Undeterred by the headmaster's heavy-handed warning, I continued preparing for the big move, thrilled to escape the unremitting turmoil of the city, the busy street corners, the deafening roar of traffic, the strangling exhaust of trucks and buses, the eschatological rants of the homeless, the shootings, the muggings, the mayhem of modernity. No less nerve-racking had been the incessant braying of my ambitious peers who, as worshippers of Mammon, extolled the virtues of a high-dollar education and proudly boasted of prestigious grants and scholarships. What I wanted was the simple life, quiet and free of distractions, and in a place like Normandy Falls, deep in the American hinterland, hundreds of miles from the nearest big city, I would finally be free from those snarky overachievers competing madly for entry-level positions on the college newspaper and literary journal.

The move would be therapeutic in a lot of other ways, too. The countryside would offer an abundance of new experiences, and I would watch the summer go out in grand style. Every morning I would breathe a fragrant bouquet of wildflowers, and at sunset I would paint watercolors in vast meadows of sweet, vernal grass. In the fall I would take long walks down tree-lined lanes, pausing on dew-slick cobblestones to search the dazzling foliage for finches and phoebes and pine siskins. In the spring I would brave the frigid waters of the river that ran dark and straight and long and learn how to fly-fish.
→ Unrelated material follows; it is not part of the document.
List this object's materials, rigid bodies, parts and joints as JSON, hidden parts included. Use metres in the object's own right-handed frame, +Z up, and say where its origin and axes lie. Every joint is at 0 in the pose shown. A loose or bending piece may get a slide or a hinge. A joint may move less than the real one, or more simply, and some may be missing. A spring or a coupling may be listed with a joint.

And in time, just as soon as I was properly licensed to own a firearm, I would join a gun club, spend weekends at the shooting range, participate in marksmen tournaments. In short, Normandy Falls would provide a soothing balm for a brain bombarded by big-city anxieties, and I had an irrational and unwavering faith in its creative potential.

—

On a Friday in early September
2009,
during my first morning at the college, I met briefly with my faculty adviser, Martin Kingsley, a young and immodest professor of comparative literature with a newly minted PhD, but the Jesuits had prepared me well to deal with this particular type of stooge. After our meeting, I attended an obligatory freshman orientation program where the beaming provost, reading from an old set of note cards, told us he was eager to help “kick-start this new academic journey,” but during the rest of his banal speech he said nothing at all about the town and its bizarre history. Prior to my arrival in Normandy Falls, I took Father Montague's advice and looked into newspaper accounts of the college's founder, but I unearthed no evidence of sinister scientific experiments, no allegations of sexual impropriety, no suggestions that he'd dreamed up novel forms of fornication. This made little sense—the headmaster, though a bit eccentric, wasn't a liar—and at lunchtime, while the other freshmen were getting better acquainted in the dining hall, I decided to leave campus and explore the area on my own.

The town was neatly divided in two by a river named in honor of the doctor. More than a century had passed since his demise (or was it his disappearance?), and yet no one had thought to change the Wakefield back to the Wisakatchekwa, its original Iroquois name. Once teeming with smallmouth bass and rainbow trout, the river was now so polluted that people could no longer see their reflections in it. After decades of runoff from a steel mill upstream, the only species that thrived in its sulfurous-smelling waters and contaminated currents were hog suckers and spotfin shiners. The massive trunks of white ashes and weeping willows cantilevered over the broad sweep of river, their exposed roots gripping the crumbling earth like enormous claws.